[Records contained in a dataset]
______________________________

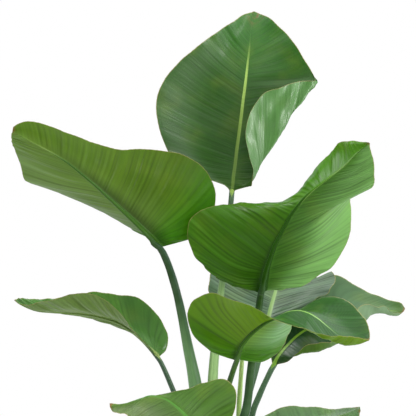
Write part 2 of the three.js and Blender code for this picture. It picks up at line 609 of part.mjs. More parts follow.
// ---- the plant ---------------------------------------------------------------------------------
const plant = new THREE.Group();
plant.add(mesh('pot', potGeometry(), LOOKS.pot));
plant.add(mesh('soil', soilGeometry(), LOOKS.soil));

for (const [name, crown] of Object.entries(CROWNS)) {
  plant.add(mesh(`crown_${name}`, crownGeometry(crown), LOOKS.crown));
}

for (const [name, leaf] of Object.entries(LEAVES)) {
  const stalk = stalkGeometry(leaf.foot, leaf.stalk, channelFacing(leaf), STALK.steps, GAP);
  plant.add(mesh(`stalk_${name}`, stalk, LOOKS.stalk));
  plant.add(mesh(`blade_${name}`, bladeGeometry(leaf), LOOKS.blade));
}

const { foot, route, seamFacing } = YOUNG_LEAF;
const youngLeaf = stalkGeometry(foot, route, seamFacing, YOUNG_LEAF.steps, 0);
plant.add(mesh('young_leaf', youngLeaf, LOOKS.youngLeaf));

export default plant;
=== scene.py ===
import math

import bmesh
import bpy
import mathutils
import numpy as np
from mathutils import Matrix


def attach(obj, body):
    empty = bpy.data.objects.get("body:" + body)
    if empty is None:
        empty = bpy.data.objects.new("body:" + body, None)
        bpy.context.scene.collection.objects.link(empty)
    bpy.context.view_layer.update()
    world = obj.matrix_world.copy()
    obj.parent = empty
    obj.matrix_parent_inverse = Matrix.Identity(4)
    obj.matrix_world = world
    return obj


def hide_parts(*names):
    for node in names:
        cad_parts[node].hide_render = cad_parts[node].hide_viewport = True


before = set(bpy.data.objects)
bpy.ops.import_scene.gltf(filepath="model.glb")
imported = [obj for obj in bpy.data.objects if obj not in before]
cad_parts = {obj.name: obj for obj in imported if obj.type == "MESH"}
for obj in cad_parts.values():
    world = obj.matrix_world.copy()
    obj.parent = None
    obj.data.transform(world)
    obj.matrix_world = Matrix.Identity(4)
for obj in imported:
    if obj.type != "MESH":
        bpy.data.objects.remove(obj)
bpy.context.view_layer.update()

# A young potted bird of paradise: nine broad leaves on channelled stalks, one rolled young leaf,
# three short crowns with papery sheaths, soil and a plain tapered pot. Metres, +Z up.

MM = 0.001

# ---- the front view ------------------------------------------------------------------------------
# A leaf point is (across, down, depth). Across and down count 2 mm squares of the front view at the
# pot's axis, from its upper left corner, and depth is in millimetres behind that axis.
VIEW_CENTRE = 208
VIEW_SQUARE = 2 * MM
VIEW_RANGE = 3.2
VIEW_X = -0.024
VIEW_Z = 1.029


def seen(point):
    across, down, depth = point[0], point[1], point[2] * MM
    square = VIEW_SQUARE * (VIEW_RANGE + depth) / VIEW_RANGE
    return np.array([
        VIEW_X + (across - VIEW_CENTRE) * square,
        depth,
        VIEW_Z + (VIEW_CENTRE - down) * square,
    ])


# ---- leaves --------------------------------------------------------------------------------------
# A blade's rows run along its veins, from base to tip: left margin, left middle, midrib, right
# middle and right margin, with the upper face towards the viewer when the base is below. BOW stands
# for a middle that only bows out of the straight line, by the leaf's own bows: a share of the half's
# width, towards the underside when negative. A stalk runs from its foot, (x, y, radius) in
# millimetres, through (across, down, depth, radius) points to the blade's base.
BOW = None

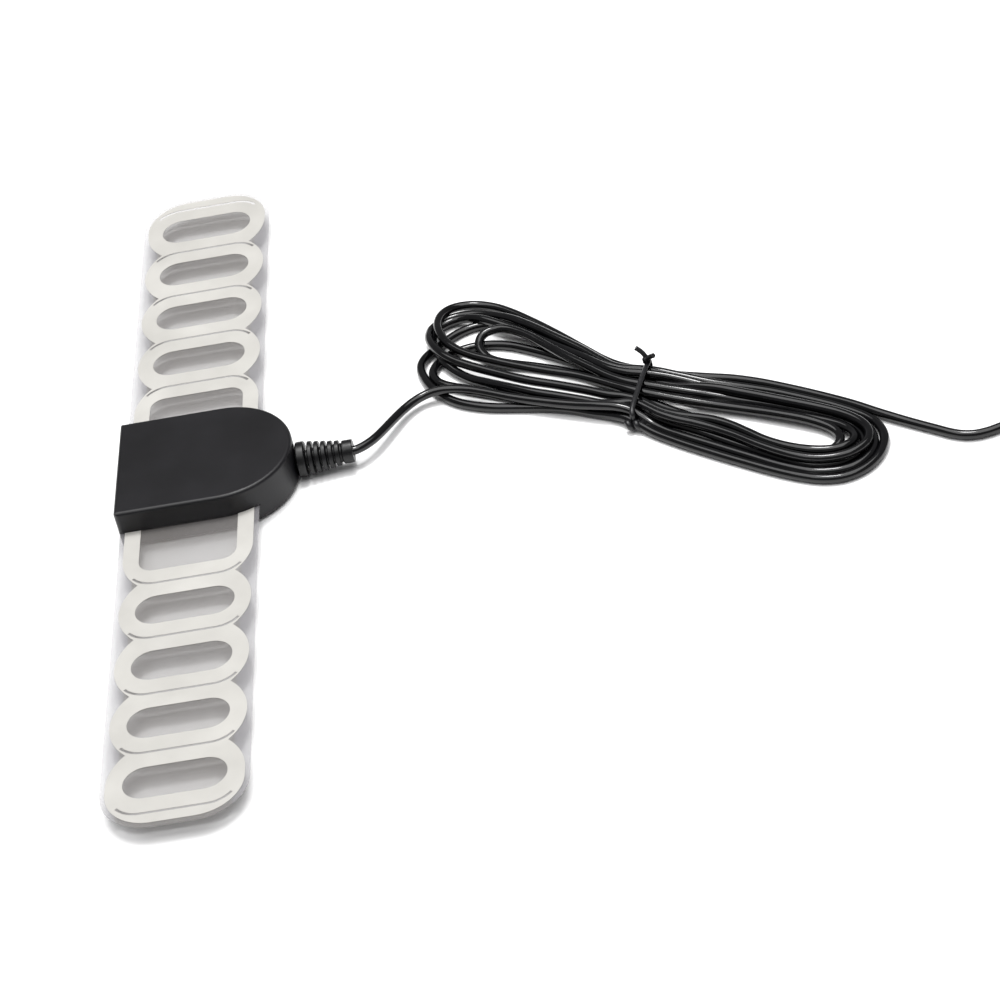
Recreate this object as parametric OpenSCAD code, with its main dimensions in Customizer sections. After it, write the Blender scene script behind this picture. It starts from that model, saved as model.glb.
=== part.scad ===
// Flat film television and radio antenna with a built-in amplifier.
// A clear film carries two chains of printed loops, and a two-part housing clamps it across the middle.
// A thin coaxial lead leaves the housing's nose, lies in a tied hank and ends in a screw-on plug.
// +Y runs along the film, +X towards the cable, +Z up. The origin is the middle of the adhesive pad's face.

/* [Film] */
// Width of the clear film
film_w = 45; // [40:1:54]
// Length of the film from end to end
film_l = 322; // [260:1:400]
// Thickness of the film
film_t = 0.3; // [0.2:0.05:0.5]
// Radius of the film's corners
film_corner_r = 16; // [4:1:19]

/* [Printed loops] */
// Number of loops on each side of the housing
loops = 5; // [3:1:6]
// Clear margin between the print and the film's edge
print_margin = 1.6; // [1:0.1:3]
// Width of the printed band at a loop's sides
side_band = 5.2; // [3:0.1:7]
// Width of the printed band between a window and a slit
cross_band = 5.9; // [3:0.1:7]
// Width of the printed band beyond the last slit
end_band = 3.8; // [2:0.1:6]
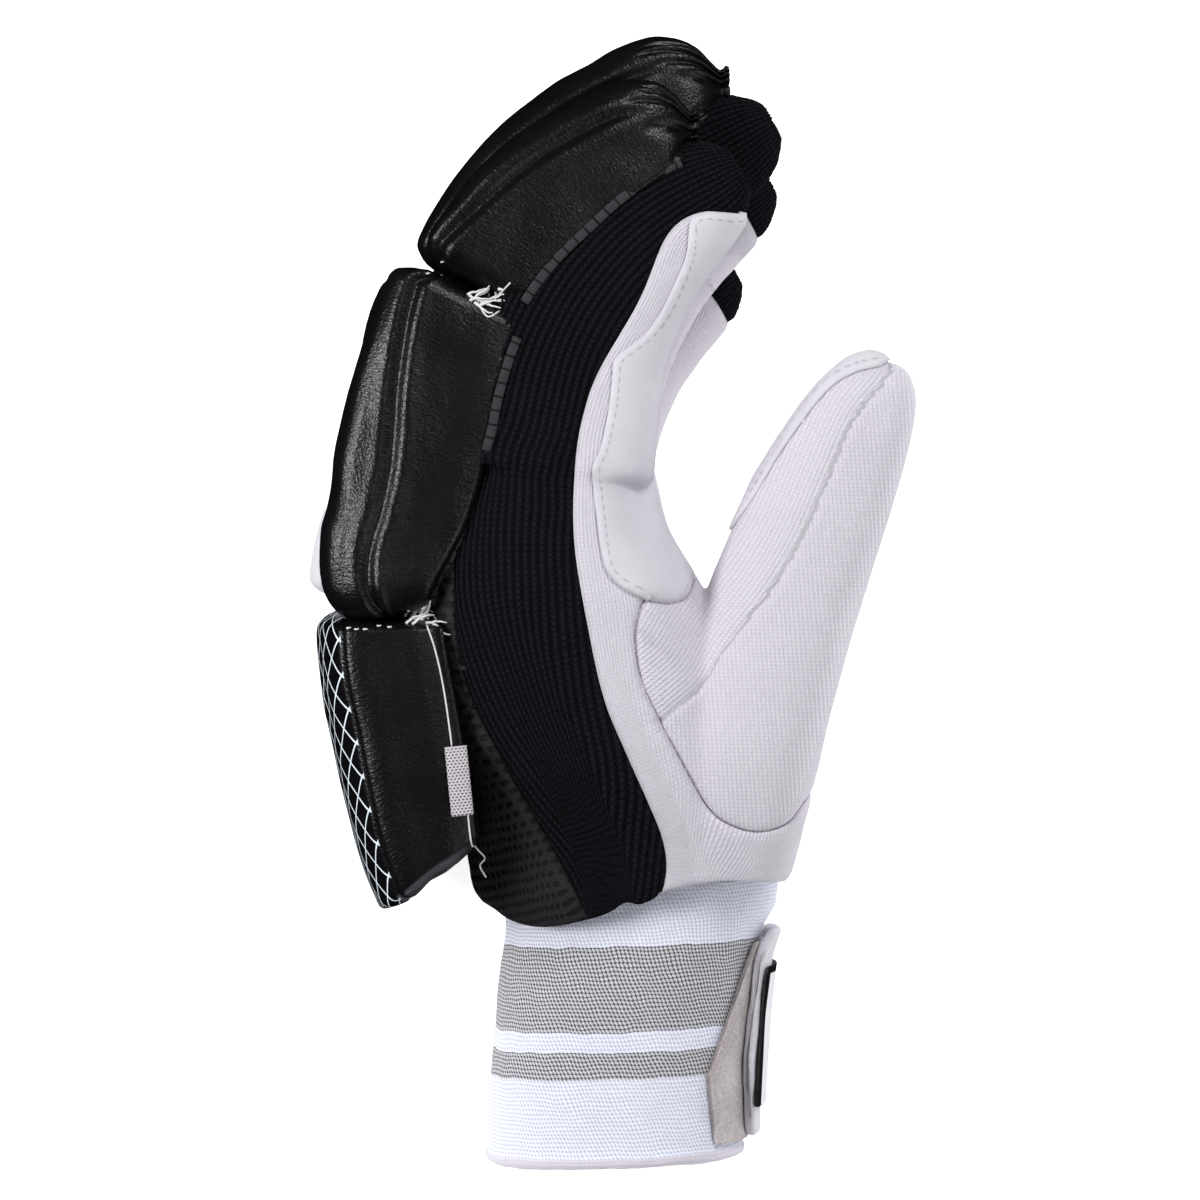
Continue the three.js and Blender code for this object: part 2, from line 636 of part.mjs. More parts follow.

______________________________

> [Exercise instructions] Look through the material above and print exactly the lines from the one containing "for (const [name, crown]" to the one containing "bpy.context.scene.collection.objects.link(empty)", both included, and nothing more.

> [Answer for the task]
for (const [name, crown] of Object.entries(CROWNS)) {
  plant.add(mesh(`crown_${name}`, crownGeometry(crown), LOOKS.crown));
}

for (const [name, leaf] of Object.entries(LEAVES)) {
  const stalk = stalkGeometry(leaf.foot, leaf.stalk, channelFacing(leaf), STALK.steps, GAP);
  plant.add(mesh(`stalk_${name}`, stalk, LOOKS.stalk));
  plant.add(mesh(`blade_${name}`, bladeGeometry(leaf), LOOKS.blade));
}

const { foot, route, seamFacing } = YOUNG_LEAF;
const youngLeaf = stalkGeometry(foot, route, seamFacing, YOUNG_LEAF.steps, 0);
plant.add(mesh('young_leaf', youngLeaf, LOOKS.youngLeaf));

export default plant;
=== scene.py ===
import math

import bmesh
import bpy
import mathutils
import numpy as np
from mathutils import Matrix


def attach(obj, body):
    empty = bpy.data.objects.get("body:" + body)
    if empty is None:
        empty = bpy.data.objects.new("body:" + body, None)
        bpy.context.scene.collection.objects.link(empty)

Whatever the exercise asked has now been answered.